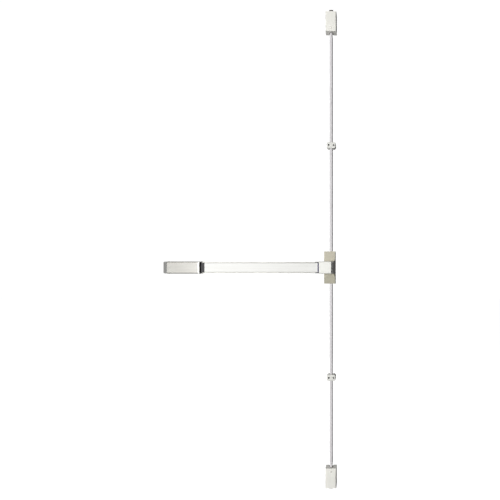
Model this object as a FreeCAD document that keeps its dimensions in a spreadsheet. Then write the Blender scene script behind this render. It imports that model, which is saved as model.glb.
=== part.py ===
import FreeCAD, Part
import math
import os
import re
import Sketcher

# A surface vertical rod exit device: a push bar across a door leaf, a centre
# case, and rods up and down the leaf to a bolt at the head and one at the sill.
# Frame: X along the bar (the bar runs to -X), Z up, the door face is y = 0 and
# the device stands on its -Y side. The origin is the middle of the case's back.

SIZES = {
    # Motion shared by the pad, the link bar, the rods and the bolts
    "travel": 14,
    "arm_length": 18,
    # Clearances
    "slide_gap": 0.3,
    "slot_gap": 0.25,
    "pivot_gap": 0.08,
    "press_gap": 0.02,
    "seat_gap": 0.1,
    # Sheet and plate thicknesses
    "plate": 3,
    "cover_wall": 2,
    "channel_wall": 2.5,
    "rail_thick": 1.5,
    "bracket_thick": 2.5,
    # Rods
    "rod_x": 6,
    "rod_stand": 16,
    "rod_across": 12,
    "stud_radius": 5,
    # Centre case
    "case_width": 50,
    "case_height": 143,
    "case_end_depth": 26,
    "case_mid_depth": 31,
    "nose_height": 54,
    "nose_wall": 1.8,
    "nose_reach": 45,
    "nose_depth": 58,
    "nose_flat": 8,
    "nose_slope_depth": 24,
    "nose_round": 6,
    "nose_flare": 10,
    "flare_start": -12,
    "case_round": 3,
    "tongue_reach": 32,
    "tongue_half": 20,
    "tab_inset": 4,
    "tab_left": 14,
    "tab_depth": 24,
    "lug_low": 45,
    "lug_high": 55,
    "lug_depth": 18,
    "case_screw_z": 50,
    "case_screw_stand": 10,
    "case_hole_x": 16,
    "case_hole_z": 34,
    # Channel, rail and pad
    "channel_inset": 41,
    "channel_right": 28,
    "channel_height": 50,
    "channel_depth": 37,
    "channel_round": 2,
    "pad_inset": 23,
    "pad_right": 50,
    "pad_height": 43.4,
    "pad_wall": 2.5,
    "pad_front": 60,
    "pad_depth": 28,
    "pad_round": 5,
    "plug_length": 21,
    "plug_step": 8,
    "plug_front": 6,
    "plug_shelf": 13,
    "plug_back": 19,
    "plug_spigot": 12,
    "plug_flange": 4,
    "lip_length": 11,
    "lip_depth": 5,
    "rail_inset": 13,
    "rail_right": 58,
    "rail_height": 40,
    "channel_screw_left": 7,
    "channel_screw_right": 12,
    "channel_screw_z": 14,
    "rivet_x": 16,
    "rivet_z": 12.8,
    "buffer_half": 5,
    "buffer_inset": 28,
    "buffer_low": 12,
    "buffer_rest": 1.5,
    # Cranks
    "left_crank_inset": 68,
    "right_crank_x": -120,
    "crank_stand": 27.8,
    "crank_hub": 7,
    "crank_pin": 4,
    "crank_arm_width": 5.6,
    "crank_arm_thick": 10,
    "crank_ear_gap": 26,
    "crank_ear_width": 16,
    "toe_radius": 3.5,
    "pad_pin": 3,
    "pad_ear_gap": 18,
    "pad_ear_half": 7,
    "crank_web_half": 20,
    "window_half": 6,
    # Link bar
    "link_stand": 9,
    "link_thick": 3,
    "link_height": 20,
    "spring_room": 52,
    "flange_front": 26,
    "fork_margin": 4,
    # Return spring at the far end of the link bar
    "stop_inset": 36,
    "spring_stand": 17.5,
    "spring_pin": 3,
    "spring_radius": 6,
    "spring_wire": 1.4,
    "spring_turns": 9,
    "stop_foot": 22,
    # Levers in the case
    "lever_x": -13,
    "lever_z": 24,
    "lever_thick": 3,
    "lever_gap": 1,
    "lever_hub": 7,
    "lever_boss": 5,
    "lever_pin": 3,
    "lever_post": 4,
    "slide_near": 41,
    "slide_drop": 14.5,
    "slide_half": 7.5,
    "tongue_width": 16,
    "nut_across": 16,
    "nut_thick": 5,
    "stud_show": 6,
    "stud_tap": 20,
    # End housing
    "housing_left": 741,
    "housing_slope": 41,
    "housing_length": 180,
    "housing_height": 53,
    "housing_wall": 1.4,
    "housing_depth": 58,
    "housing_round": 5,
    "end_inset": 6,
    "end_overlap": 14,
    "end_half": 24,
    "flange_lead": 23,
    "flange_reach": 14,
    "flange_thick": 2.4,
    "housing_screw_x": 12,
    "housing_screw_stand": 8,
    "end_hole_x": 20,
    # Latch cases
    "top_end": 1127,
    "bottom_end": 970,
    "latch_height": 84,
    "latch_width": 48,
    "latch_depth": 44,
    "latch_near_depth": 38,
    "latch_slope": 36,
    "latch_round": 4.5,
    "bolt_width": 18,
    "bolt_depth": 14,
    "top_bolt_stand": 20,
    "bottom_bolt_stand": 14,
    "bolt_body": 34,
    "bolt_bevel": 4,
    "tab_far": 3,
    "tab_near": 66,
    "collar_radius": 6,
    "collar_near": 76,
    "rod_end": 101,
    "bolt_spring_radius": 6.9,
    "bolt_spring_wire": 1.2,
    "bolt_spring_turns": 8,
    "bolt_tap": 15,
    "stud_into_rod": 18,
    "near_tab_half": 11,
    "latch_lug_half": 8,
    "latch_lug_stand": 12,
    "latch_screw_inset": 14,
    "latch_hole_x": 16,
    "latch_hole_far": 20,
    "latch_hole_near": 56,
    # Rod guides
    "upper_guide_z": 543,
    "lower_guide_z": -489,
    "guide_width": 40,
    "guide_height": 28,
    "guide_depth": 28,
    "guide_corner": 8.5,
    "guide_round": 3,
    "guide_hole_pitch": 21,
    # Fasteners
    "mount_hole": 2.8,
    "guide_hole": 2.2,
    "screw_radius": 2,
    "screw_head": 3.6,
    "screw_head_thick": 1.8,
    "rivet_radius": 1.6,
    "rivet_head": 2.4,
}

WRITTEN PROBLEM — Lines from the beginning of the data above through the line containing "# the device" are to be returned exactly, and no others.

THE SOLUTION —
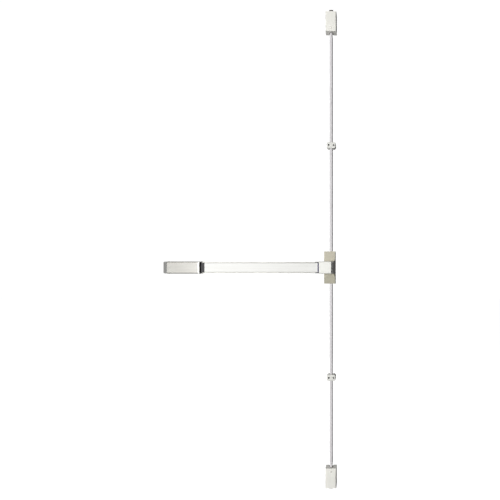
Model this object as a FreeCAD document that keeps its dimensions in a spreadsheet. Then write the Blender scene script behind this render. It imports that model, which is saved as model.glb.
=== part.py ===
import FreeCAD, Part
import math
import os
import re
import Sketcher

# A surface vertical rod exit device: a push bar across a door leaf, a centre
# case, and rods up and down the leaf to a bolt at the head and one at the sill.
# Frame: X along the bar (the bar runs to -X), Z up, the door face is y = 0 and
# the device stands on its -Y side. The origin is the middle of the case's back.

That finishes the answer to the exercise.